Oleh : Halida Almanuaz
(Aktivis Dakwah Muslimah Deli Serdang)
PALEMBANG, Tiga pelaku pembunuhan dan pemerkosaan siswi SMP, AA (13), saat ini menjalani rehabilitasi di Unit Pelaksanaan Teknis Dinas (UPTD) Panti Sosial Rehabilitasi Anak Berhadapan dengan Hukum (PSRABH) Dharmapala, Indralaya, Kabupaten Ogan Ilir, Sumatera Selatan.
Dari hasil pemeriksaan, tiga dari empat pelaku berstatus anak, sehingga tidak bisa ditahan. Sementara, pelaku utama IS (16) telah ditahan karena berusia di atas 14 tahun sesuai dengan Undang-Undang Perlindungan Anak. Motif dari kasus pemerkosaan dan pembunuhan AA diketahui lantaran pelaku utama IS terpengaruh film porno. IS kemudian mengajak ketiga temannya untuk memperkosa korban hingga akhirnya dibunuh.
Kasus Palembang menunjukkan betapa besarnya bahaya pornografi. Akibat pornografi, generasi muda menjadi rusak. Mereka tega melakukan perbuatan keji hingga membunuh. Mereka bahkan bangga dan memamerkan aksinya pada temannya. Tidak ada rasa malu atau takut.
Kecanduan pornografi jelas merusak generasi karena mengakibatkan gangguan perkembangan otaknya, juga emosinya bersosialisasi juga kurang. Bahkan anak sulit untuk membedakan mana baik dan buruk, sulit mengambil keputusan karena kurang rasa percaya diri.
Fenomena kerusakan generasi akibat maraknya pornografi adalah buah dari buruknya sistem pendidikan kita sekarang ini. Pendidikan tidak ditujukan pada mencetak generasi bertakwa, tetapi demi tujuan materialistis atau dengan kata lain cuan. Akibatnya, lahirlah generasi yang permisif, mereka berperilaku bebas tanpa aturan. Mereka bahkan berani melakukan kejahatan demi memenuhi keinginannya mereka.

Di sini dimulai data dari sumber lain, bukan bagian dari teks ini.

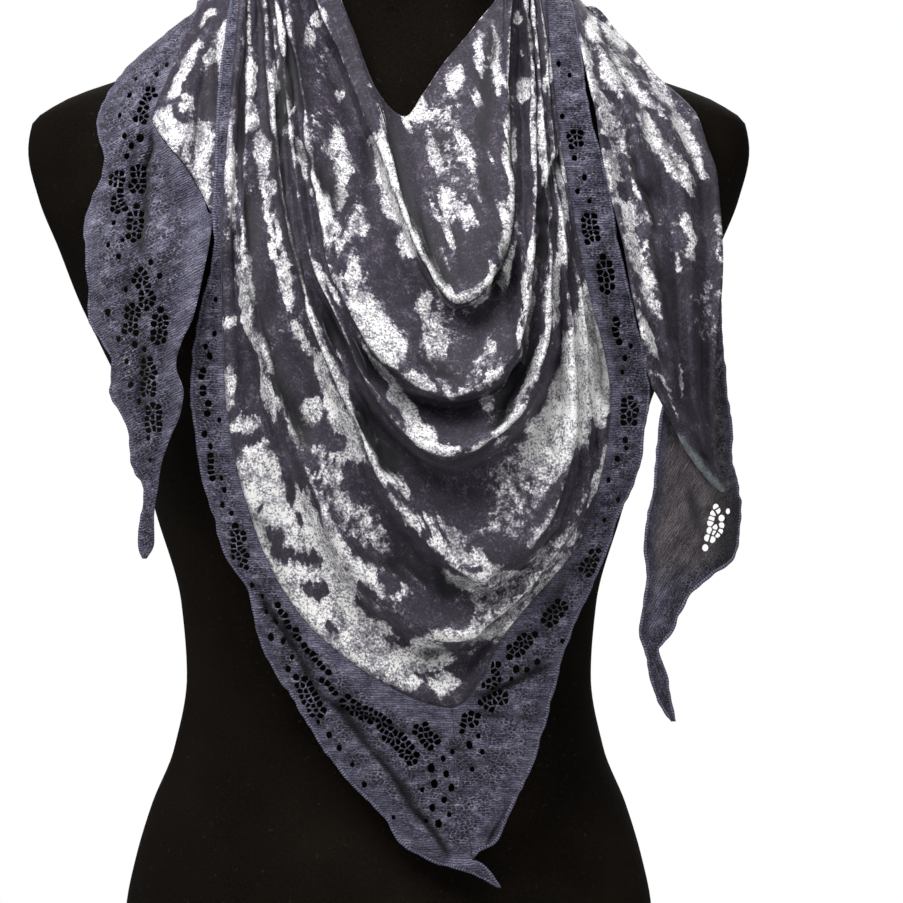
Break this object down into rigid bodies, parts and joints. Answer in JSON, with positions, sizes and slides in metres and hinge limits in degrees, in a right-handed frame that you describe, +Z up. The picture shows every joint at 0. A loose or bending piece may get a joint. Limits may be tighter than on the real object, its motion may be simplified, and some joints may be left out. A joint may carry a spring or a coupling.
{
  "type": "triangle scarf on a limbless dress form",
  "caption": "Velvet triangle scarf with an openwork trim, draped as a cowl round the neck of a limbless dress form, its ends brought forward over the shoulders.",
  "frame": {"origin": "centre of the dress form's flat base, on the surface it stands on", "axes": "+X to the right as seen from the front, +Y to the back of the form, +Z up"},
  "size_m": [0.3958, 0.2737, 0.66],
  "materials": {
    "velvet": "crushed pile with silver sheen",
    "trim": "matte crinkled gauze with openwork",
    "form": "matte black jersey over foam"
  },
  "bodies": {
    "root": {"dress_form": "form", "velvet_front": "velvet", "velvet_wrap_inner": "velvet", "velvet_wrap_outer": "velvet", "velvet_tail_left": "velvet", "velvet_tail_right": "velvet", "lace_front_left": "trim", "lace_front_right": "trim", "lace_wrap_inner": "trim", "lace_wrap_outer": "trim", "lace_tail_left": "trim", "lace_tail_right": "trim"}
  },
  "joints": []
}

Maka makin miris ketika mereka melakukan kejahatan, seperti pemerkosaan dan pembunuhan, ternyata negara tidak memberikan hukuman yang tegas karena salah dalam mendefinisikan kata “anak”. Anak didefinisikan sebagai seseorang yang belum berumur 18 tahun berdasarkan UU Perlindungan Anak. Hal ini menyebabkan mereka tidak bisa dijatuhi hukuman yang tegas dan menjerakan, bahkan mereka tidak bisa ditahan, melainkan hanya direhabilitasi, padahal mereka hakikatnya sudah balig. Mandulnya hukum menjadikan kejahatan “anak” semakin marak, anak tidak lagi merasa takut melakukan kejahatan.
SISTEM SEKULER BIANG KERUSAKAN
Sistem sekuler kapitalisme adalah sumber masalah bagi generasi. Kurikulum pendidikan sekuler nyatanya gagal mewujudkan generasi berkualitas di semua sisi yang menjauhkan aturan Allah swt. Cerdas tetapi pergaulannya bablas. Pintar, tetapi imannya tidak ada. Lebih parahnya sudahlah tidak cerdas dan pintar, keimanan juga tidak ada. Na’udzubillah. Kita butuh generasi berkualitas juga mulia. Generasi yang cerdas dan mulia akhlaknya. Dan generasi ini mustahil lahir dari rahim kapitalisme.
Fakta sudah sangat jelas membuktikan ketika jauh dari Islam, generasi kian rusak dan amburadul. Makin tinggi nilai-nilai sekuler yang diterapkan, kejahatan pun kian merajalela. Artinya, peran sistem sangat mendukung dan berpengaruh besar dalam pembentukan generasi.